As Dr. Edward Teller, the father of the H-bomb said, "Sooner or later a fool will prove greater than the proof even in a foolproof system."

<snip>

In 1985, the experimental THTR-300 PBMR on the Ruhr in Hamm-Uentrop, Germany was also offered as accident proof--with the same promise of an indestructible carbon fuel cladding capable of retaining all generated radioactivity. Following the April 26, 1986 Chernobyl nuclear reactor accident and graphite fire in Ukraine, the West German government revealed that on May 4, the 300-megawatt PBMR at Hamm released radiation after one of its spherical fuel pebbles became lodged in the pipe feeding the fuel to the reactor. Operator actions during the event caused damage to the fuel cladding.
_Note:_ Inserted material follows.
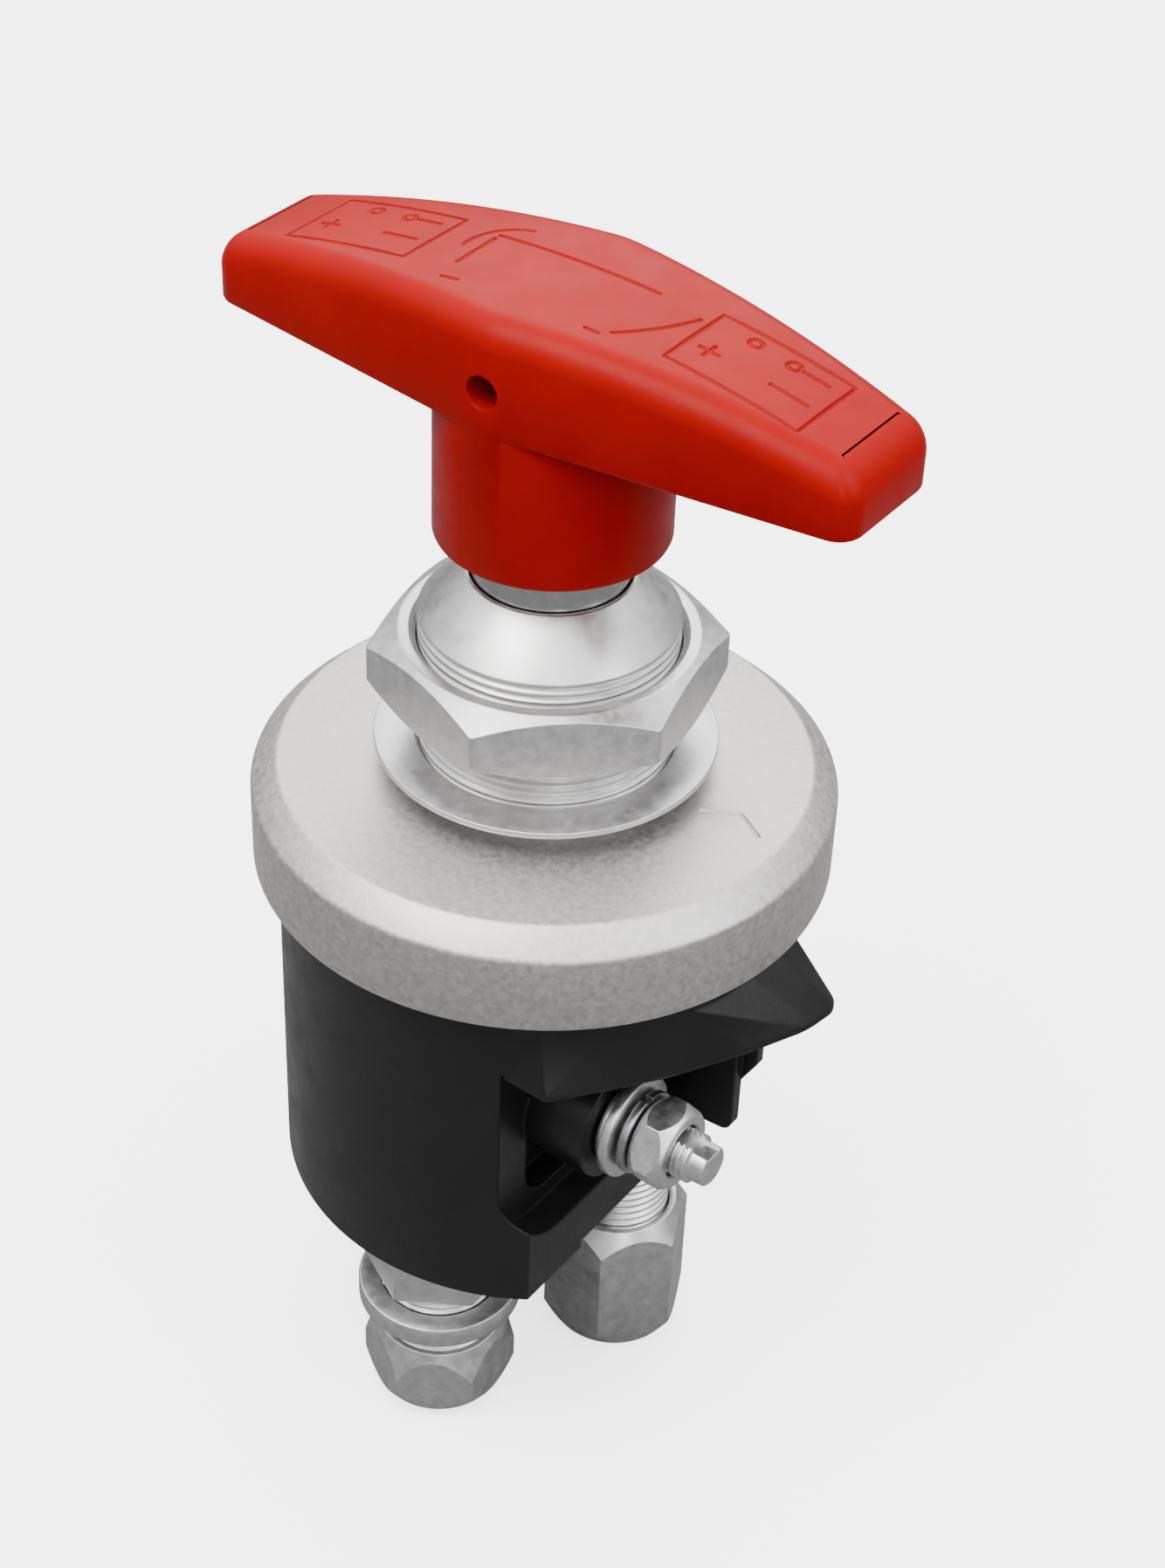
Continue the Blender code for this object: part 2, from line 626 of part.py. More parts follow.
def d_outline(radius, flat):
    """A disc outline cut by a flat towards +X and another towards +Y."""
    count = 48
    out = []
    for k in range(count):
        angle = 2 * math.pi * k / count
        out.append((min(radius * math.cos(angle), flat), min(radius * math.sin(angle), flat)))
    clean = []
    for point in out:
        if not clean or (Vector(point) - Vector(clean[-1])).length > 0.05:
            clean.append(point)
    return clean


SCREW_XY = ((-16.0, -27.0), (-27.0, -16.0), (-27.5, 12.0), (16.0, -27.0))


def make_body():
    body = rod("body", BODY_R, BODY_BOTTOM, -GAP / MM, 48)
    terminal_side(body)
    combine(body, rod("chamber", CAVITY_R + 0.2, CAVITY_FLOOR, 1.0, 28), "DIFFERENCE")
    pocket = box("channel", (-3.2, -24.4, -36.0), (11.4, -9.8, -12.0))
    combine(body, mirrored(pocket, "channel_b"), "DIFFERENCE")
    combine(body, pocket, "DIFFERENCE")
    bore = rod("stud_bore", STUD_R + 0.3, 8.0, 31.0, 20, "X", (0.0, STUD_Y, STUD_Z))
    combine(body, mirrored(bore, "stud_bore_b"), "DIFFERENCE")
    combine(body, bore, "DIFFERENCE")
    groove = tube("gasket_groove", 39.5, 36.5, -2.3, 1.0, 40)
    combine(body, groove, "DIFFERENCE")
    seat = prism_from_outline("base_seat", d_outline(36.3, 22.3), BODY_BOTTOM - 1.0, -54.0)
    combine(body, seat, "DIFFERENCE")
    wiring = prism_from_outline("wiring", d_outline(25.0, 16.0), -54.5, -48.5)
    wiring.data.transform(Matrix.Translation((-2 * MM, -4 * MM, 0)))
    combine(body, wiring, "DIFFERENCE")
    for x, y in SCREW_XY:
        combine(body, rod("screw_hole", 1.5, -55.0, -47.5, 10, at=(x, y, 0.0)), "DIFFERENCE")
    notch = box("notch", (20.0, -19.4, BODY_BOTTOM - 1.0), (30.0, 19.4, BODY_BOTTOM + 1.4))
    combine(body, mirrored(notch, "notch_b"), "DIFFERENCE")
    combine(body, notch, "DIFFERENCE")
    finish(body, "body_housing", "black_plastic")


def make_base():
    base = prism_from_outline("base", d_outline(36.0, 22.0), BODY_BOTTOM + 0.3, -54.3)
    combine(base, rod("gland_hole", 8.3, -62.0, -53.0, 24, at=(*GLAND_XY, 0.0)), "DIFFERENCE")
    combine(base, rod("outlet_hole", 6.2, -62.0, -53.0, 24, at=(*OUTLET_XY, 0.0)), "DIFFERENCE")
    for index, (x, y) in enumerate(SCREW_XY, 1):
        hole = turned("screw_seat", [(0.0, -53.0), (1.8, -53.0), (1.8, -57.0), (3.3, -57.0),
                                     (3.3, -62.0), (0.0, -62.0)], 12, at=(x, y, 0.0), closed=False)
        combine(base, hole, "DIFFERENCE")
        screw = turned("screw", [(0.0, -48.0), (1.2, -48.0), (1.2, -57.3), (2.9, -57.3),
                                 (2.9, -59.6), (0.0, -59.6)], 12, at=(x, y, 0.0), closed=False)
        drive = hexagon("drive", 2.5, -60.5, -58.4, at=(x, y, 0.0), barrel_steps=12)
        combine(screw, drive, "DIFFERENCE")
        finish(screw, "base_screw_%d" % index, "zinc_steel")
    finish(base, "base_plate", "black_plastic")


# ---------------------------------------------------------------- bottom fittings
def make_gland():
    at = (*GLAND_XY, 0.0)
    body = turned("stem", [(0.0, -54.1), (8.0, -54.1), (8.0, -60.6), (9.4, -60.6), (9.4, -86.0),
                           (0.0, -86.0)], 24, at=at, closed=False)
    combine(body, hexagon("collar", 22.0, -72.0, -60.4, -28.0, bottom=(12.5, 0.1), at=at), "UNION")
    combine(body, rod("core", 6.2, -90.0, -45.0, 24, at=at), "DIFFERENCE")
    finish(body, "gland_body", "zinc_steel")
    finish(tube("ring", 13.5, 9.7, -79.8, -75.8, 32, at=at), "gland_ring", "zinc_steel")
    cap = hexagon("cap", 22.0, GLAND_BOTTOM, -85.0, -27.0, top=(10.4, 6.2), bottom=(10.4, 3.6),
                  at=at, barrel_steps=32)
    inside = turned("cap_bore", [(0.0, -84.0), (9.7, -84.0), (9.7, -96.0), (6.0, -96.0),
                                 (6.0, -100.0), (0.0, -100.0)], 24, at=at, closed=False)
    combine(cap, inside, "DIFFERENCE")
    finish(cap, "gland_cap_nut", "zinc_steel", GLAND_XY + (0.0,))
    seal = tube("seal", 9.3, 3.5, -95.6, -86.3, 24, at=at)
    finish(seal, "gland_seal", "rubber")


def make_outlet():
    at = (*OUTLET_XY, 0.0)
    nipple = turned("nipple", [(4.4, -54.1), (5.9, -54.1), (5.9, -60.4), (8.5, -60.4),
                               (8.5, -82.0), (4.4, -82.0)], 24, at=at)
    finish(nipple, "outlet_nipple", "zinc_steel")
    nut = hexagon("nut", 22.0, OUTLET_BOTTOM, -73.0, -67.0, top=(9.9, 4.4), bottom=(10.7, 3.4),
                  at=at, barrel_steps=32)
    inside = turned("nut_bore", [(0.0, -72.0), (8.8, -72.0), (8.8, -101.0), (0.0, -101.0)], 24,
                    at=at, closed=False)
    combine(nut, inside, "DIFFERENCE")
    finish(nut, "coupling_nut", "zinc_steel", OUTLET_XY + (0.0,))


clear_scene()
PARTS = collection("battery_isolator_switch")
WORK = collection("cutters")
make_handle()
make_spindle()
make_cover()
make_bushing()
make_panel_hardware()
make_seals()
make_cam()
make_contacts()
make_terminal()
make_body()
make_base()
make_gland()
make_outlet()
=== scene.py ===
import json
import math

import bmesh
import bpy
from mathutils import Matrix, Vector


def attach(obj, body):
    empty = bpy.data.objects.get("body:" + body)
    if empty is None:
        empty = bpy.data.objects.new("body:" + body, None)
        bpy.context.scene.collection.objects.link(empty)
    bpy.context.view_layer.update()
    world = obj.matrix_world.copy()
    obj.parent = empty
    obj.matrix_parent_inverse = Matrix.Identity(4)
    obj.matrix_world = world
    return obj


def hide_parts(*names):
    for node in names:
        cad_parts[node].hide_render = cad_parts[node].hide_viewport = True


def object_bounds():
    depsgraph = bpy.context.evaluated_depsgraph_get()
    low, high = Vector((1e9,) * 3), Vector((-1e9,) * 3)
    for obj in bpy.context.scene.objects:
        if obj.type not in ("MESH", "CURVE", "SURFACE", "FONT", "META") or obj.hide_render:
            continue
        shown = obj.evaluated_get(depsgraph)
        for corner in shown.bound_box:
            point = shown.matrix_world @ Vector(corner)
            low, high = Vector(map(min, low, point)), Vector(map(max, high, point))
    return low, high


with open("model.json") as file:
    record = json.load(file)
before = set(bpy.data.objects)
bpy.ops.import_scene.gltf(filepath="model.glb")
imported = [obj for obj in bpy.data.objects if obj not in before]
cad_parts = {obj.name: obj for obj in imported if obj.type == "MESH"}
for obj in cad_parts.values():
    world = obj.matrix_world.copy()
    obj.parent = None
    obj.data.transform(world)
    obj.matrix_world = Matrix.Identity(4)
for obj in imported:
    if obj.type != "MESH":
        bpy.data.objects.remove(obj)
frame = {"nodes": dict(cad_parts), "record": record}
cad_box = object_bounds()

MM = 0.001
DATUM = 16.7                        # the seating face's height above the body joint

FLANGE_R = 45.0
THREAD_R = 19.6
NECK_R = 11.85
NUT_Z = (28.9, 39.9)
HUB_R = 17.5
HUB_BOTTOM = 57.3
GRIP_BOTTOM = 80.3
GRIP_TOP = 97.65
GRIP_HALF_LENGTH = 54.05
GRIP_MID_R = 17.67
GRIP_TAPER = math.radians(7.655)
GRIP_CROWN_R = 192.0
GRIP_EDGE_R = 4.4
GRIP_CORNER_R = 4.0
PIN_Z = 86.9
BODY_R = 41.2
BODY_BOTTOM = -60.3
FLAT_X = 23.7
RECESS_X = 18.45
RECESS_Y = (-36.3, -1.8)
RECESS_Z = (-49.5, -12.6)
RECESS_CORNER_R = 10.8
HOOD_RIM = (-13.8, -12.6)
HOOD_ROOF_Z = -3.5
STUD_Y = -18.9
STUD_Z = -28.8
STUD_R = 4.0
STUD_TIP = 46.6
GLAND_XY = (0.0, -25.7)
OUTLET_XY = (14.4, 5.1)
GLAND_BOTTOM = -98.6
OUTLET_BOTTOM = -99.5
SCREW_XY = ((-16.0, -27.0), (-27.0, -16.0), (-27.5, 12.0), (16.0, -27.0))


# ---------------------------------------------------------------- shape helpers
def link(obj):
    bpy.context.scene.collection.objects.link(obj)
    return obj


def evaluated_copy(obj):
    graph = bpy.context.evaluated_depsgraph_get()
    graph.update()
    mesh = bpy.data.meshes.new_from_object(obj.evaluated_get(graph))
    mesh.transform(obj.matrix_world)
    return mesh


def weld(mesh, distance=2e-6):
    bm = bmesh.new()
    bm.from_mesh(mesh)
    bmesh.ops.remove_doubles(bm, verts=bm.verts, dist=distance)
    bmesh.ops.dissolve_degenerate(bm, edges=bm.edges, dist=distance)
    bmesh.ops.recalc_face_normals(bm, faces=bm.faces)
    bm.to_mesh(mesh)
    bm.free()


def as_mesh(obj, name):
    bpy.context.view_layer.update()
    mesh = evaluated_copy(obj)
    weld(mesh)
    made = link(bpy.data.objects.new(name, mesh))
    bpy.data.objects.remove(obj, do_unlink=True)
    return made


def turn_axis(mesh, axis, at):
    if axis == "X":
        mesh.transform(Matrix.Rotation(math.radians(90), 4, "Y"))
    elif axis == "Y":
        mesh.transform(Matrix.Rotation(math.radians(-90), 4, "X"))
    mesh.transform(Matrix.Translation(Vector(at) * MM))


def turned(name, profile, steps=128, axis="Z", at=(0.0, 0.0, 0.0), closed=True):
    points = [(r * MM, 0.0, z * MM) for r, z in profile]
    edges = [(i, i + 1) for i in range(len(points) - 1)]
    if closed:
        edges.append((len(points) - 1, 0))
    mesh = bpy.data.meshes.new(name)
    mesh.from_pydata(points, edges, [])
    obj = link(bpy.data.objects.new(name, mesh))
    screw = obj.modifiers.new("turn", "SCREW")
    screw.steps = steps
    screw.render_steps = steps
    screw.use_merge_vertices = True
    screw.merge_threshold = 0.00001
    screw.use_normal_calculate = True
    made = as_mesh(obj, name)
    turn_axis(made.data, axis, at)
    return made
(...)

Radioactivity was released with the escaping helium and radioactive fallout was deposited as far as two kilometers from the reactor. The fallout in the region was high enough to initially be blamed on Chernobyl. Government officials were then alerted by scientists in Freiburg who reported that as much as 70 % of the region’s contamination was not of the type of radiation leaking hundreds of miles away in Ukraine. Dismayed by an attempt to conceal the reactor malfunction and confronted with mounting public pressure in light of the Chernobyl accident only days prior, the state ordered the reactor to close pending a design review.

<snip>

You just can't trust the nuclear industry.